16. The aforesaid manner of computation is not only applicable to cases where Revenue has to pay interest on refund, but is equally applied when an assessee is in default and interest is payable under Section 220(2) of the Act. Interest payable under Section 234B and 234C become part of the demand notice issued under Section 156 and it is on this amount, i.e., the tax payable plus interest payable under Sections 234B and 234C that interest under Section 220(2) is calculated from the date mentioned in the notice of demand till the date of actual payment. Under Explanation to Section 140A(1), it is stipulated where the amount paid by an assessee under self-assessment falls short of the aggregate amount of tax and interest aforesaid, the amount paid shall first be adjusted towards the interest payable and the balance, if any, shall be adjusted towards the tax payable. The interpretation given by us follows the same principle, when Revenue defaults and makes part payment of the amount refundable.
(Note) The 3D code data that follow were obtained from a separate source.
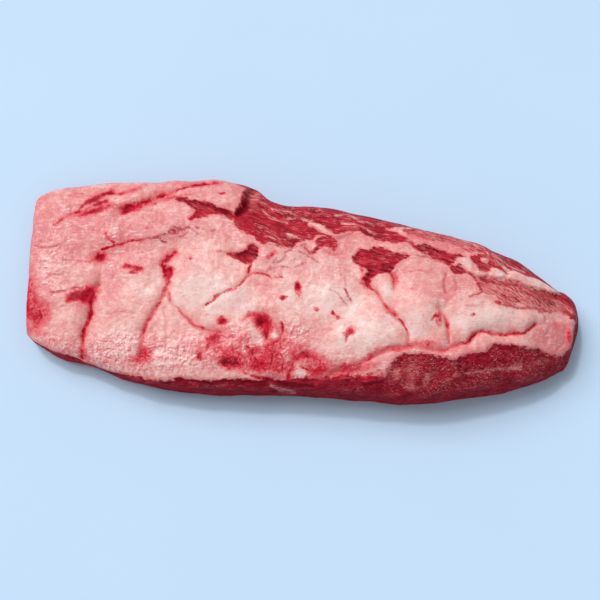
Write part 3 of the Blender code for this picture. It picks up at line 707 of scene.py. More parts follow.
skinDetail = dict(
    fatSwell=(11.0, 0.65),  # size and height of the fat's soft lumps
    fatGrain=(3.6, 0.3),
    cobbleLump=(5.2, 0.9),
    fibreRidge=(2.4, 0.42),
    creaseVaries=(0.75, 0.7, 13.0),  # share of a crease's depth, how much that changes, over what size
    facesUp=(0.15, 0.6),  # the normal's rise at the top of the sides and on the cap
    baseFade=(1, 8),  # heights between which the fine relief comes in
    wander=((15.0, 1.5), (5.0, 0.6)),  # size and reach of the two bends given to every outline and crease
    edgeRagged=(4.5, 1.3),  # how far the edge between fat and muscle frays
    stainBend=(8.0, 2.4),  # size and reach of the bend given to blood, cream and pale spots
    bloodGain=1.2,
    veinGain=1.6,
    # middle, swing, size, least and most of a share that changes from place to place
    haloShare=(0.36, 0.8, 18, 0.1, 0.7),
    seamShare=(0.88, 0.6, 19, 0.35, 1.08),
    strandShare=(0.7, 1.0, 9, 0.1, 1.0),
    haloReach=2.5,  # width of the halo beside a crease, in widths of the crease
    strandHalf=0.9,
    quietAreas=("capWindow", "smallWindow", "backWindow", "darkPatch", "bandTwo"),  # lean with few strands
    fibreDropRear=[
        (-280, 110), (-90, 18), (-60, 6), (-40, -3), (-20, -12), (0, -20), (50, -30), (100, -46),
        (150, -68), (200, -97), (270, -150),
    ],
    fibreRiseFront=0.18,
    fibreSqueeze=(8.0, 2.2),  # length over width of the strands, and the same in front of the point
    # painted shade: these spots, the deep creases and the strip under the cap's front edge are darkened in
    # colour
    shadeSpots=[
        (-71, -69, 4.2, 2.2, 0, 1.0), (-55, 33, 8, 3, 0, 0.4), (-54, 84, 4, 10, -12, 0.42),
        (-60, 76, 5, 4, 30, 0.38), (-169, 81, 5, 3, 22, 0.55), (-39, -32, 3.5, 3, -30, 0.45),
        (-78, 77, 14, 3, -20, 0.35), (95, -57, 4, 2.4, 0, 0.6), (249, -38, 3, 12, 15, 0.4),
        (150, -52, 2, 3, -40, 0.6),
    ],
    shadedCreases=("pointSeamDeep",),
    creaseShadeShare=0.45,
    edgeShadeShare=0.6,  # the shadow below the cap's front edge
)


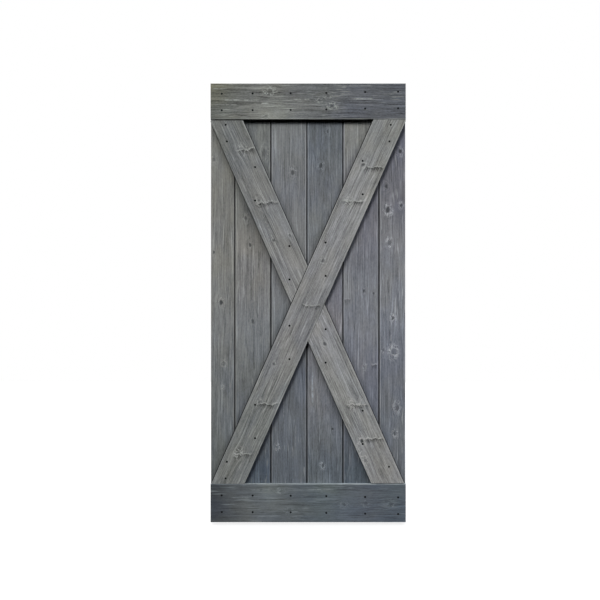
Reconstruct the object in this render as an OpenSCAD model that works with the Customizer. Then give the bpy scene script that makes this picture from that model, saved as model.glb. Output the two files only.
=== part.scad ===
// Sliding barn door slab, two layers thick. Vertical tongue-and-groove boards make the back
// layer. A top rail, a bottom rail and a crossed brace lie flat on their front and are held by
// countersunk screws. One brace runs through, and the other is cut in two against it.
// X is the width, the front looks along -Y and Z is up. The origin lies under the middle.

/* [Door] */
// Width of the door
door_w = 949; // [790:1:1140]
// Height of the door
door_h = 2134; // [1778:1:2561]

/* [Boards] */
// Thickness of the boards
board_t = 19; // [15:0.5:25]
// Width of the ripped board at the left edge
left_edge_w = 116.5; // [95:0.5:150]
// Width of the ripped board at the right edge
right_edge_w = 128.5; // [100:0.5:160]
// Open gap between the shoulders of two boards
joint_gap = 1.5; // [0.5:0.1:3]
// Size of the bevel along a front edge of a joint
front_bevel = 3.5; // [1:0.5:5]
// Size of the bevel along a back edge of a joint
back_bevel = 1.5; // [0.5:0.5:4]
// How far a tongue stands out of its shoulder
tongue_len = 7; // [4:0.5:10]
// Thickness of a tongue
tongue_t = 6; // [4:0.5:7.5]

/* [Rails] */
// Thickness of the rails and braces
trim_t = 19; // [15:0.5:25]
// Height of the top rail
top_rail_h = 175; // [145:1:210]
// Height of the bottom rail
bottom_rail_h = 187; // [145:1:225]
// Radius of the eased long edges
ease_r = 1.5; // [0.5:0.1:3]

/* [Braces] */
// Width of the braces
brace_w = 147; // [120:1:180]
// How far the long brace lies to the right of the corners
long_brace_shift = 4; // [0:1:10]
// How far the half braces lie to the left of the corners
half_brace_shift = 6; // [0:1:12]
// Gap between the long brace and each rail
long_end_gap = 0.5; // [0.2:0.1:3]
// Gap between the upper half brace and the top rail
upper_end_gap = 5; // [0.5:0.5:8]
// Gap between the upper half brace and the long brace
upper_side_gap = 3; // [0.5:0.5:6]
// Gap between the lower half brace and the bottom rail
lower_end_gap = 3; // [0.5:0.5:8]
// Gap between the lower half brace and the long brace
lower_side_gap = 0.8; // [0.3:0.1:6]

/* [Screws] */
// Diameter of a screw head
head_d = 9.2; // [7:0.1:10]
// Height of the bugle-shaped head
head_h = 4.4; // [3.5:0.1:6]
// Diameter over the thread
thread_d = 4.2; // [3.5:0.1:5.1]
// How far the heads are sunk below the face
head_sink = 0.4; // [0.2:0.1:1]
// How far the screws reach into the boards
screw_bite = 13.4; // [10:0.1:14.5]
// Distance from a rail's outer edge to its outer row of screws
rail_screw_inset = 46; // [30:1:56]
// Distance between a rail's two rows of screws
rail_screw_pitch = 81; // [60:1:85]
// Distance from a brace's side to the screws in it
brace_screw_inset = 40.5; // [25:0.5:48]

/* [Hidden] */
$fn = 48;

// Clearances
tongue_slack = 0.15;  // on each face of a tongue
tongue_end_slack = 1;  // between a tongue's tip and the bottom of its groove
tongue_tip_bevel = 1;
hole_slack = 0.05;  // around a screw, on the radius

// Layers
front_y = -(trim_t + board_t) / 2;
layer_y = front_y + trim_t;  // where the rails and braces lie on the boards
tongue_y = (board_t - tongue_t) / 2;

// Boards: the four full boards share what the two edge boards leave
full_w = (door_w - left_edge_w - right_edge_w) / 4;
left_x = -door_w / 2;
board_sides = [
    left_x,
    for (i = [0:4]) left_x + left_edge_w + i * full_w,
    door_w / 2
];
function board_mid(i) = (board_sides[i] + board_sides[i + 1]) / 2;

// Braces: the lean puts opposite corners of a brace in opposite corners of the open field
field_top = door_h - top_rail_h;
field_h = field_top - bottom_rail_h;
mid_z = bottom_rail_h + field_h / 2;
lean = acos(brace_w / norm([door_w, field_h])) - atan(field_h / door_w);
reach = norm([door_w, door_h]);  // longer than any brace
function long_brace_z(x) = mid_z + (x - long_brace_shift) / tan(lean);
function half_brace_z(x) = mid_z - (x + half_brace_shift) / tan(lean);

// Screws
screw_len = trim_t - head_sink + screw_bite;
tip_len = 5;
head_rim = 0.35;  // straight edge of the head
bugle_steps = 6;
bugle_power = 1.8;
recess_depth = 2.4;
recess_r = 2.3;
recess_tip_r = 0.7;
recess_wing = 1.1;

// Where each screw was set: sideways from the middle of its board, and a little up or down
rail_screw_dx = [-4, 0, 9, 6, 19, 27];
rail_screw_out = [-4, -3, -2, 0, 4, 6];
brace_screw_dx = [12, 3, 3, 7];
long_screw_dz = [6, 15, 24, 16];
half_screw_dz = [6, -2, -11, -2];
corner_pair = [[54, 56], [130, 29]];  // along the brace from the corner, and in from its side
corner_single = [[109, 41]];

function pair(x, z, half) = [[x, z + half], [x, z - half]];
function corner(side_x, from_x, up_z, from_z, spots) = [
    for (s = spots) [
        side_x + from_x * (s[0] * sin(lean) + s[1] * cos(lean)),
        up_z + from_z * (s[0] * cos(lean) - s[1] * sin(lean))
    ]
];

pair_half = (brace_w / 2 - brace_screw_inset) / sin(lean);
row_half = rail_screw_pitch / 2;
row_mid = rail_screw_inset + row_half;  // in from a rail's outer edge

top_rail_places = [
    for (i = [0:5]) each pair(
        board_mid(i) + rail_screw_dx[i], door_h - row_mid + rail_screw_out[i], row_half)
];
bottom_rail_places = [
    for (i = [0:5]) each pair(
        board_mid(i) + rail_screw_dx[i], row_mid - rail_screw_out[i], row_half)
];
long_brace_places = [
    each corner(left_x, 1, bottom_rail_h, 1, corner_pair),
    for (i = [1:4])
        let (x = board_mid(i) + brace_screw_dx[i - 1])
        each pair(x, long_brace_z(x) + long_screw_dz[i - 1], pair_half),
    each corner(-left_x, -1, field_top, -1, corner_pair)
];
upper_brace_places = [
    each corner(left_x, 1, field_top, -1, corner_pair),
    for (i = [1:2])
        let (x = board_mid(i) + brace_screw_dx[i - 1])
        each pair(x, half_brace_z(x) + half_screw_dz[i - 1], pair_half)
];
lower_brace_places = [
    for (i = [3:4])
        let (x = board_mid(i) + brace_screw_dx[i - 1])
        each pair(x, half_brace_z(x) + half_screw_dz[i - 1], pair_half),
    each corner(-left_x, -1, bottom_rail_h, 1, corner_single)
];
all_places = concat(
    top_rail_places, bottom_rail_places, long_brace_places,
    upper_brace_places, lower_brace_places
);

// ---- Sections ----

// Rectangle with its four corners rounded
module eased_section(w, t) {
    translate([ease_r, 0]) square([w - 2 * ease_r, t]);
    translate([0, ease_r]) square([w, t - 2 * ease_r]);
    for (x = [ease_r, w - ease_r], y = [ease_r, t - ease_r])
        translate([x, y]) circle(ease_r);
}

// Corner triangle that leaves a bevel; dx and dy point into the board
module bevel_cut(x, y, dx, dy, size) {
    polygon([[x - dx, y - dy], [x + dx * size, y - dy], [x + dx * size, y],
             [x, y + dy * size], [x - dx, y + dy * size]]);
}

// Front and back bevels of one side of a board
module side_bevels(x, dx, front, back) {
    bevel_cut(x, 0, dx, 1, front);
    bevel_cut(x, board_t, dx, -1, back);
}

// Board section from side x0 to side x1, with its front face on y = 0
module board_section(x0, x1, has_groove, has_tongue) {
    xa = has_groove ? x0 + joint_gap / 2 : x0;
    xb = has_tongue ? x1 - joint_gap / 2 : x1;
    groove_len = tongue_len + tongue_end_slack - joint_gap;
    difference() {
        translate([xa, 0]) square([xb - xa, board_t]);
        if (has_groove)
            translate([xa - 1, tongue_y - tongue_slack])
                square([groove_len + 1, tongue_t + 2 * tongue_slack]);
        side_bevels(xa, 1, has_groove ? front_bevel : ease_r, has_groove ? back_bevel : ease_r);
        side_bevels(xb, -1, has_tongue ? front_bevel : ease_r, has_tongue ? back_bevel : ease_r);
    }
    if (has_tongue) tongue_section(xb);
}

module tongue_section(x) {
    tip = x + tongue_len;
    top = tongue_y + tongue_t;
    polygon([[x - 1, tongue_y], [tip - tongue_tip_bevel, tongue_y],
             [tip, tongue_y + tongue_tip_bevel], [tip, top - tongue_tip_bevel],
             [tip - tongue_tip_bevel, top], [x - 1, top]]);
}

// ---- Screws ----

// Half outline of a screw from its head down, grown by slack for a hole
function screw_outline(slack) = [
    [0, 0],
    [head_d / 2 + slack, 0],
    for (i = [0:bugle_steps])
        let (part = i / bugle_steps, flare = (head_d - thread_d) / 2 * pow(1 - part, bugle_power))
        [thread_d / 2 + flare + slack, -head_rim - part * (head_h - head_rim)],
    [thread_d / 2 + slack, tip_len - screw_len],
    [0, -screw_len - slack]
];

module cross_recess() {
    intersection() {
        translate([0, 0, -recess_depth])
            cylinder(h = recess_depth + head_sink, r1 = recess_tip_r, r2 = recess_r);
        for (turn = [0, 90])
            rotate([0, 0, turn])
                translate([-head_d, -recess_wing / 2, -recess_depth - 1])
                    cube([2 * head_d, recess_wing, recess_depth + 2]);
    }
}

module screw() {
    difference() {
        rotate_extrude() polygon(screw_outline(0));
        cross_recess();
    }
}

// Drilled and countersunk hole that a screw fills, open to the front
module screw_hole() {
    rotate_extrude() polygon(screw_outline(hole_slack));
    translate([0, 0, -head_rim]) cylinder(h = head_rim + 2 * head_sink + 1, d = head_d + 2 * hole_slack);
}

// Sets a screw or a hole at each place, pointing into the door
module at_places(places) {
    for (p = places)
        translate([p[0], front_y + head_sink, p[1]]) rotate([90, 0, 0]) children();
}

// ---- Boards ----

module board(i) {
    x0 = board_sides[i];
    x1 = board_sides[i + 1];
    near = tongue_len + thread_d;
    difference() {
        translate([0, layer_y, 0])
            linear_extrude(door_h) board_section(x0, x1, i > 0, i < 5);
        at_places([for (p = all_places) if (p[0] > x0 - near && p[0] < x1 + near) p]) screw_hole();
    }
}

module left_edge_board() { color([0.42, 0.43, 0.41]) board(0); }
module board_2() { color([0.41, 0.43, 0.41]) board(1); }
module board_3() { color([0.42, 0.43, 0.43]) board(2); }
module board_4() { color([0.40, 0.41, 0.43]) board(3); }
module board_5() { color([0.38, 0.40, 0.43]) board(4); }
module right_edge_board() { color([0.36, 0.39, 0.43]) board(5); }

// ---- Rails ----

module rail(z, h, places) {
    difference() {
        translate([left_x, front_y, z])
            rotate([90, 0, 90]) linear_extrude(door_w) eased_section(trim_t, h);
        at_places(places) screw_hole();
    }
}

module top_rail() { color([0.41, 0.42, 0.42]) rail(field_top, top_rail_h, top_rail_places); }
module bottom_rail() { color([0.33, 0.36, 0.38]) rail(0, bottom_rail_h, bottom_rail_places); }

// ---- Braces ----

// Bar through the middle of the field, leaning right for a positive angle
module brace_bar(x, angle) {
    translate([x, front_y, mid_z]) rotate([0, angle, 0])
        translate([-brace_w / 2, 0, -reach]) linear_extrude(2 * reach)
            eased_section(brace_w, trim_t);
}

// The field between the rails, shortened by a gap at each end
module field(bottom_gap, top_gap) {
    translate([left_x, front_y - 1, bottom_rail_h + bottom_gap])
        cube([door_w, trim_t + 2, field_h - bottom_gap - top_gap]);
}

// All that lies beside the long brace: side -1 is above it and 1 is below it
module beside_long_brace(side, gap) {
    translate([long_brace_shift, front_y, mid_z]) rotate([0, lean, 0])
        translate([side * (brace_w / 2 + gap + reach) - reach, -1, -reach])
            cube([2 * reach, trim_t + 2, 2 * reach]);
}

module long_brace() {
    color([0.47, 0.47, 0.45]) difference() {
        intersection() {
            brace_bar(long_brace_shift, lean);
            field(long_end_gap, long_end_gap);
        }
        at_places(long_brace_places) screw_hole();
    }
}

module half_brace(side, gap, bottom_gap, top_gap, places) {
    difference() {
        intersection() {
            brace_bar(-half_brace_shift, -lean);
            field(bottom_gap, top_gap);
            beside_long_brace(side, gap);
        }
        at_places(places) screw_hole();
    }
}

module upper_half_brace() {
    color([0.46, 0.47, 0.45])
        half_brace(-1, upper_side_gap, 0, upper_end_gap, upper_brace_places);
}

module lower_half_brace() {
    color([0.46, 0.46, 0.45])
        half_brace(1, lower_side_gap, lower_end_gap, 0, lower_brace_places);
}

// ---- Screws in their pieces ----

module top_rail_screws() { color([0.10, 0.10, 0.11]) at_places(top_rail_places) screw(); }
module bottom_rail_screws() { color([0.10, 0.10, 0.11]) at_places(bottom_rail_places) screw(); }
module long_brace_screws() { color([0.10, 0.10, 0.11]) at_places(long_brace_places) screw(); }
module upper_brace_screws() { color([0.10, 0.10, 0.11]) at_places(upper_brace_places) screw(); }
module lower_brace_screws() { color([0.10, 0.10, 0.11]) at_places(lower_brace_places) screw(); }

left_edge_board();
board_2();
board_3();
board_4();
board_5();
right_edge_board();
top_rail();
bottom_rail();
long_brace();
upper_half_brace();
lower_half_brace();
top_rail_screws();
bottom_rail_screws();
long_brace_screws();
upper_brace_screws();
lower_brace_screws();
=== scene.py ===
import math

import bmesh
import bpy
from mathutils import Euler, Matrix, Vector


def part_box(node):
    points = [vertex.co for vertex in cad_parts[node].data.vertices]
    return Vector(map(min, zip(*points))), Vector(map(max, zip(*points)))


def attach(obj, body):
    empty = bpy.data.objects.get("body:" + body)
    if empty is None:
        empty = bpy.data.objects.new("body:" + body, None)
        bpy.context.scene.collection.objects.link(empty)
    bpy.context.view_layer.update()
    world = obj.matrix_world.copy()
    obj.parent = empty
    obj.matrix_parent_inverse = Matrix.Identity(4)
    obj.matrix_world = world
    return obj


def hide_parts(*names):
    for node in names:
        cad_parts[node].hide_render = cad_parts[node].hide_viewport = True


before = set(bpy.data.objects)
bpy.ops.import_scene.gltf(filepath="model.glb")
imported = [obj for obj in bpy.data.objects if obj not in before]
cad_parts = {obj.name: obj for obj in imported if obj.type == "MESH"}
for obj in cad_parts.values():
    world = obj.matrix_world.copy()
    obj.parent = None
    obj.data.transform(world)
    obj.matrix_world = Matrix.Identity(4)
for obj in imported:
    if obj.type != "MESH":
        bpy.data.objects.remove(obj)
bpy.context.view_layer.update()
print("frame loaded")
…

The aforesaid interpretation also ensures that the Assessing Officer/Revenue refund the entire amount, which is due and payable, including interest payable under Section 244A. It discourages part payment. There is no other provision under the Act under which an Assessing Officer/Revenue can be made liable to pay interest when part payment is made and the entire amount, which is refundable is not paid to the assessee. Otherwise the Assessing Officer/Revenue can refund the principal amount and not pay the interest component under Section 244A for an unlimited period with impunity and without any sanction, which would amount to granting premium to a non-compliance of law. In the present case, the interest component was withheld for the period ranging between 9 to 13 years.

17. In view of the aforesaid discussion, we answer the questions of law in favour of the appellant and against the Revenue. The appeals are disposed of. No costs.